Improving revenue cycle with data analysis and transparency

Legislative reforms, such as the Affordable Care Act's Medicaid expansion, combined with the transition to value-based care have created unique challenges for many providers across the nation. Baptist Health System, one of the largest health systems in Alabama with four hospital campuses, has experienced several major revenue setbacks as a result of these two major shifts. While the health system ultimately addressed the financial struggles with data analytics and new revenue cycle processes, the journey wasn’t without its challenges. '

Juggling Medicaid opt out
As a provider in one of the 19 states that does not plan to expand Medicaid at this time, Baptist suffered financially. In fall 2014, the Department of Health and Human Services reported that states which opted out of Medicaid expansion would see just a $1.5 billion decline (9 percent) in unpaid bills or charity care. This is a starkly lower figure than the predicted $4.2 billion decline (25 percent) in unpaid bills or charity care for the states that expanded Medicaid. Furthermore, a 2015 Moody's Investors Service report showed that hospitals in non-expansion states saw bad debt increase through 2014. The Medicaid opt-out left 100,000 enrollees across the state without coverage which had a ripple effect on Baptist and created significant reimbursement challenges for the health system.

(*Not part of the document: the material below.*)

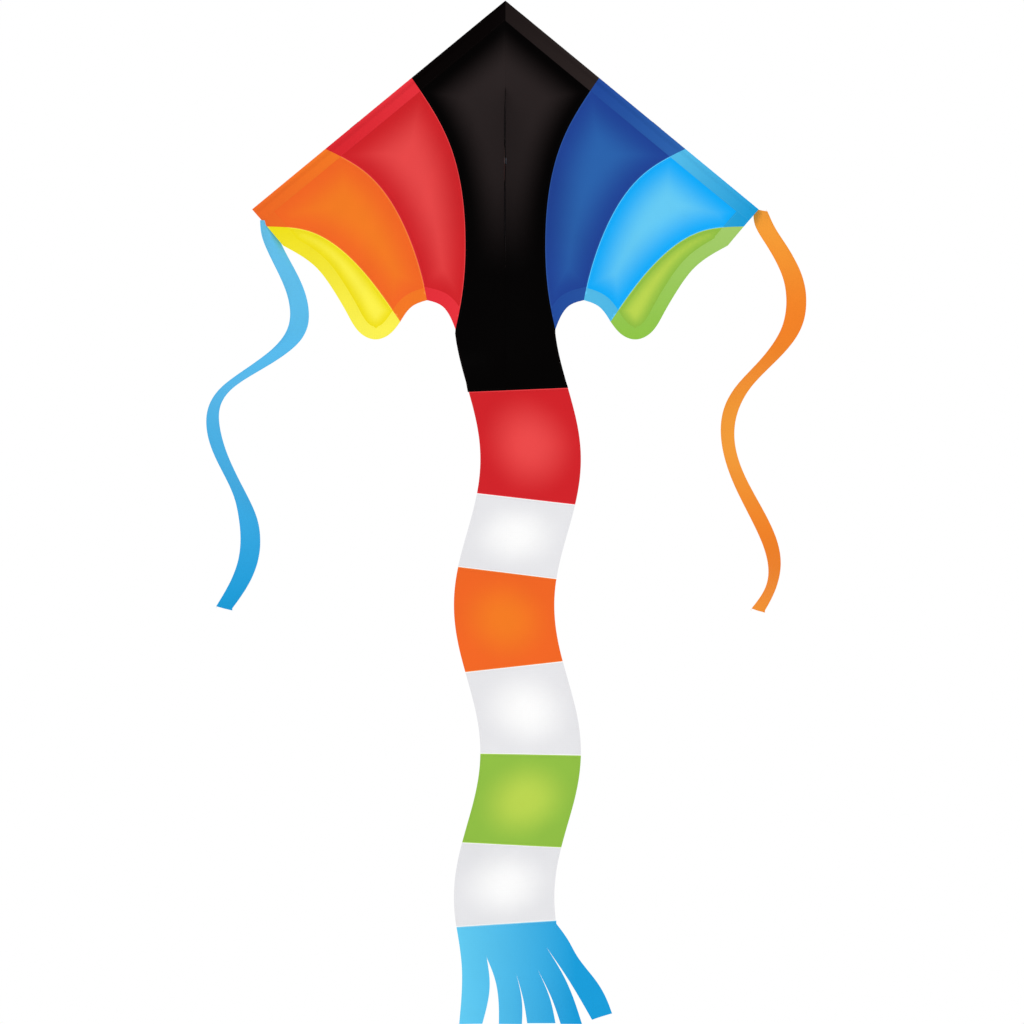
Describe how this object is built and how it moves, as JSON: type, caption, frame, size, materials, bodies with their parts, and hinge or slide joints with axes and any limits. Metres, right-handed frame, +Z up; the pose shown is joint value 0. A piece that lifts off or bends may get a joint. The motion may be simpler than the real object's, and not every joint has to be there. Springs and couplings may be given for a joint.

The growing requirements of value-based care further compounded Baptists' new financial burden. Like many hospitals around the country, Baptist is still developing the capabilities required for taking on more risk-based contracts, such as an updated electronic health records (EHR) system, data analytics and revenue cycle automation. Prior to acquiring these technologies, Baptist’s revenue management team noticed a severe lack of credible data analysis. It was impossible to get anything beyond canned reports that reflected past data. Without the ability to conduct predictive analysis, senior leadership and the CFO questioned the validity of the revenue cycle financial data.

Analytics to provide data transparency
To improve revenue management and accounts receivable valuation, Baptist adopted an analytics solution that provided real-time insights into revenue cycle bottlenecks, delays and black hole accounts. With this visibility into the revenue cycle, Baptist could proactively trend A/R data, perform comparative benchmarking and drill down into patient accounts and transaction detail. Revenue cycle staff could thus pinpoint changes in trends, analyze root causes and quickly resolve problems before they arose.

For example, shortly after they deployed their new EHR system, Baptist's self-pay mix had risen from 22.3 percent to 28.95 percent. Using their analytics solution, Baptist was able to drill down into the root causes and learned that the emergency department was the primary driver for the increase and that a process flow caused patient access to miss a step when adding insurance. The revenue cycle team was then able to help the patient access team properly identify patient insurance, load that information into the patients' accounts, and submit the claims prior to the filing limit and before they saw an effect on AR days and cash flow. Baptist quickly translated changes in AR to net revenue and was able to reduce AR days from 47.1 in 2005 to 40.1 at the end of the 2014.

Recommendations for navigating the ever-shifting landscape
There are some best practices for providers who may be going through similar revenue cycle challenges:

•    Be confident in the data.
•    Take a scalable approach when possible.
•    Be ready for setbacks.

The questionable revenue cycle data was a major setback at Baptist. It put the revenue cycle team in a position of having to instill trust in the statistical information while also ensuring that the data was correct. The compounded challenges of trying to deal with the revenue difficulties of the Medicaid expansion opt-out while also transitioning into value-based care and converting to a new EHR was a demanding feat. Although it won't always be possible, taking a scalable approach to major system overhauls is ideal. And the ability to embrace challenges and bounce back quickly will be important as more changes and hurdles are bound to come in the long journey to value-based care.